SM: Dante is difficult for me to think about—at least partly because I find his persona in the Commedia a bit unpleasant. But he has been central to my poetry almost since I started writing it. I couldn’t say why—I’m not even sure I like the Commedia, though I’ve read it any number of times. Does one like air? One likes breathing it (when one bothers to think about breathing it). Dante’s attempt to make sense of the world via making sense of God’s action in the world seems to me the right effort. And I suppose he is so often on my mind because I would like him to be an exemplar for me, though I don’t have a fraction of his skill and vision.

SJL: God often feels far away in Dante, like a high stained-glass window. But somehow he’s present here, in New and Collected Hell. I’m thinking of the way he (not Beatrice) is the inciting/inviting force behind the narrator’s tour. I think of the “love / I couldn’t see” that reconstitutes him after he’s torn apart, too. The idea of the blessed dead being joined to “a great hunger in the sky.” How did that sense of the divine as a solicitous, curious, and healing force come into play?

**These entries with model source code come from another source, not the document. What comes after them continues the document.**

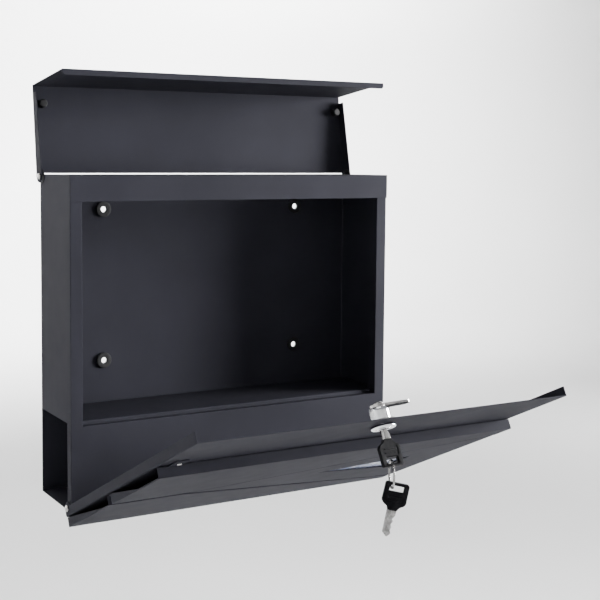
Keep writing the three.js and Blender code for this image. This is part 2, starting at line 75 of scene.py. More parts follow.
# ---- camera ----
CAMERA_PLACE = (-0.5438, -1.0675, 0.1254)
CAMERA_TURN = (85.907, -0.284, -28.596)  # degrees
CAMERA_LENS = 67.35
CAMERA_SHIFT = (0.11, -0.095)


def make_camera():
    data = bpy.data.cameras.new("camera")
    data.sensor_width = 36
    data.lens = CAMERA_LENS
    data.shift_x, data.shift_y = CAMERA_SHIFT
    camera = bpy.data.objects.new("camera", data)
    camera.location = CAMERA_PLACE
    camera.rotation_euler = [math.radians(angle) for angle in CAMERA_TURN]
    bpy.context.scene.collection.objects.link(camera)
    bpy.context.scene.camera = camera


# ---- materials ----
# A noise pattern stays near its middle, so these parts of its range carry the change.
TINT_SPAN, ROUGH_SPAN = (0.35, 0.65), (0.3, 0.7)


def shader(name, metallic=0.0, specular=0.5):
    made = bpy.data.materials.new(name)
    made.use_nodes = True
    principled = made.node_tree.nodes["Principled BSDF"]
    principled.inputs["Metallic"].default_value = metallic
    principled.inputs["Specular IOR Level"].default_value = specular
    return made


def grain(made, scale, detail=2.0, stretch=(1, 1, 1)):
    """A noise pattern fixed to the piece, with scale as features per metre."""
    nodes, links = made.node_tree.nodes, made.node_tree.links
    place = nodes.new("ShaderNodeTexCoord")
    mapping = nodes.new("ShaderNodeMapping")
    mapping.inputs["Scale"].default_value = stretch
    noise = nodes.new("ShaderNodeTexNoise")
    noise.inputs["Scale"].default_value = scale
    noise.inputs["Detail"].default_value = detail
    links.new(place.outputs["Object"], mapping.inputs["Vector"])
    links.new(mapping.outputs["Vector"], noise.inputs["Vector"])
    return noise.outputs["Fac"]


def tint(made, pattern, dark, light):
    """The base colour runs from dark to light over the pattern."""
    ramp = made.node_tree.nodes.new("ShaderNodeValToRGB")
    for stop, position, colour in zip(ramp.color_ramp.elements, TINT_SPAN, (dark, light)):
        stop.position = position
        stop.color = (*colour, 1)
    base = made.node_tree.nodes["Principled BSDF"].inputs["Base Color"]
    made.node_tree.links.new(pattern, ramp.inputs["Fac"])
    made.node_tree.links.new(ramp.outputs["Color"], base)


def roughen(made, pattern, smooth, rough):
    """The roughness runs from smooth to rough over the pattern."""
    span = made.node_tree.nodes.new("ShaderNodeMapRange")
    for end, value in zip(("From Min", "From Max", "To Min", "To Max"), (*ROUGH_SPAN, smooth, rough)):
        span.inputs[end].default_value = value
    target = made.node_tree.nodes["Principled BSDF"].inputs["Roughness"]
    made.node_tree.links.new(pattern, span.inputs["Value"])
    made.node_tree.links.new(span.outputs["Result"], target)


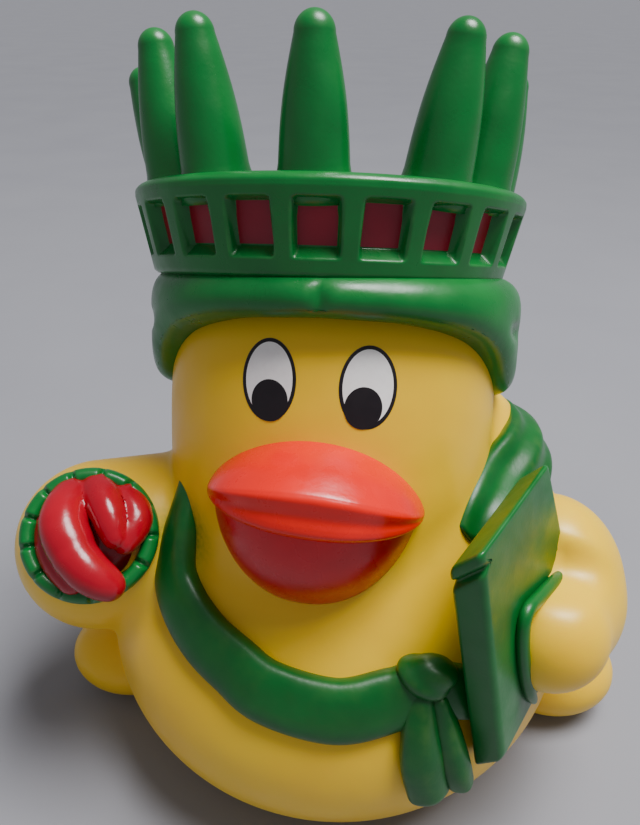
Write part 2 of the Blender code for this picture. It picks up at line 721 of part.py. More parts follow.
def add_drape(shape):
    """Cloth over the shoulder, with folds along its length."""
    add_band(shape, DRAPE_ROUTE, 30, 32, drape_half_width, DRAPE_HALF_THICKNESS,
             (DRAPE_FOLDS, DRAPE_FOLD_RISE), centre=DRAPE_CENTRE)


def cloth(group, material):
    """Sash, knot and drape, melted together as the moulding has them."""
    shape = bmesh.new()
    add_sash(shape)
    add_knot(shape)
    add_drape(shape)
    thing = as_cutter(mesh_object("cloth", shape, group, material))
    soft_mesh(thing, CLOTH_VOXEL, CLOTH_SMOOTH, CLOTH_FACES)
    return thing


def build():
    clear_scene()
    duck_group = new_collection("rubber_duck")
    forms = new_collection("forms_and_cutters")
    yellow = vinyl("yellow_vinyl", (0.85, 0.55, 0.03), 0.35)
    green = vinyl("green_paint", (0.02, 0.20, 0.05), 0.30)
    red = vinyl("bill_paint", (0.72, 0.04, 0.02), 0.28)
    crimson = vinyl("window_paint", (0.25, 0.01, 0.02), 0.30)
    duck = skin(duck_group, yellow)
    cut(duck, cloth(forms, green), "UNION")
    cut(duck, hair(forms, green), "UNION")
    cut(duck, parting(forms, green))
    cut(duck, upper_bill(forms, red), "UNION")
    cut(duck, lower_bill(forms, red), "UNION")
    cut(duck, band(forms, green), "UNION")
    for ray in rays(forms, green):
        cut(duck, ray, "UNION")
    cut(duck, windows(forms, crimson))
    cup = torch_cup(forms, green)
    cut(cup, torch_notches(forms, green))
    cut(duck, cup, "UNION")
    cut(duck, flame(forms, crimson), "UNION")
    cut(duck, tablet(forms, green), "UNION")
    cut(duck, ground(forms, yellow))
    inside = hollow(forms, yellow)
    cut(inside, hollow_floor(forms, yellow))
    cut(duck, inside)
    cut(duck, vent(forms, yellow))


build()
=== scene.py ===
"""Rubber duck with a rayed crown, a torch, a tablet and a knotted sash: the finished toy.

Shapes are worked out in millimetres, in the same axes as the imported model: +Z up, the duck
faces -Y and stands on z = 0. put_mesh turns them into metres. Lengths in materials are metres.
"""
import math

import bmesh
import bpy
import numpy as np
from mathutils import Matrix


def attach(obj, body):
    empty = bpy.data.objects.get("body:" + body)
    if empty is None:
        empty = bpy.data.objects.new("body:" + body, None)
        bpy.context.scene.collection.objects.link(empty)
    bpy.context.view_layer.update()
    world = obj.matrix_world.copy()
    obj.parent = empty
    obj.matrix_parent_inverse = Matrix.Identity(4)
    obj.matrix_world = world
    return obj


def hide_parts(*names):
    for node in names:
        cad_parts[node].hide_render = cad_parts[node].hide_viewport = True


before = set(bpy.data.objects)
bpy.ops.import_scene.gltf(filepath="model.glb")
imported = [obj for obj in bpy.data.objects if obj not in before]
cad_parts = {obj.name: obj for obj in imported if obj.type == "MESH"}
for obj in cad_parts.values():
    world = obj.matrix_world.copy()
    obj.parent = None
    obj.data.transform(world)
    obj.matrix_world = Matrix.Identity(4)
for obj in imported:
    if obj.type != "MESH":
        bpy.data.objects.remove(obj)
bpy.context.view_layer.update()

MM = 0.001
NO_TURN = np.eye(3)

# Head: tilted back, with hair and crown on its axis
HEAD_TILT = 20.6
HEAD_CENTRE = np.array((-1.8, 1.0, 47.0))
HEAD_RADIUS = 22.8
HEAD_HALF_HEIGHT = 25.0
HEAD_SQUARENESS = 3.0
HAIR_RADIUS = 25.4
HAIR_TOP = 22.0
FACE_MIDDLE = -0.7

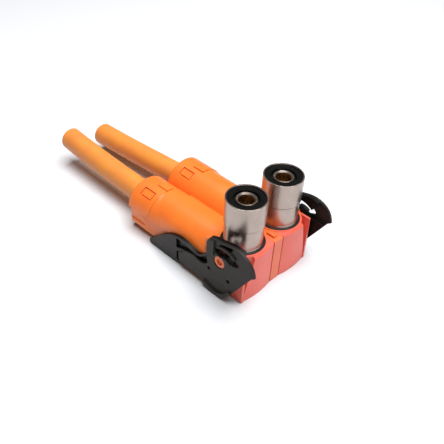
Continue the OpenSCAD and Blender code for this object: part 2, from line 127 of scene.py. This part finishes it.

SM: I’ve been thinking hard—as hard as I could sustain—about God for decades, and I’ve not yet developed much of a notion of what God might be like, except that I think God is like, and is, Jesus. So, as with pretty much everything else in New and Collected Hell, when I wrote the parts having to do with God, I felt I was inventing, and I felt my inventions probably didn’t correspond to reality. I do not hope for God to be any ways other than the ways God is, but I suppose I like to write God—or God’s actions—so that God’s personal concern for individuals is apparent. I do think God loves each of us, but also that God loves the universe through each of us, and God loves me through you, and you through me, just as God loves me on my own terms, and you on your own terms. All of us human beings encounter God’s love for us in each other, and even in the landscapes we inhabit. When the protagonist perceives love, though that love is disembodied, that is the love he’s perceiving.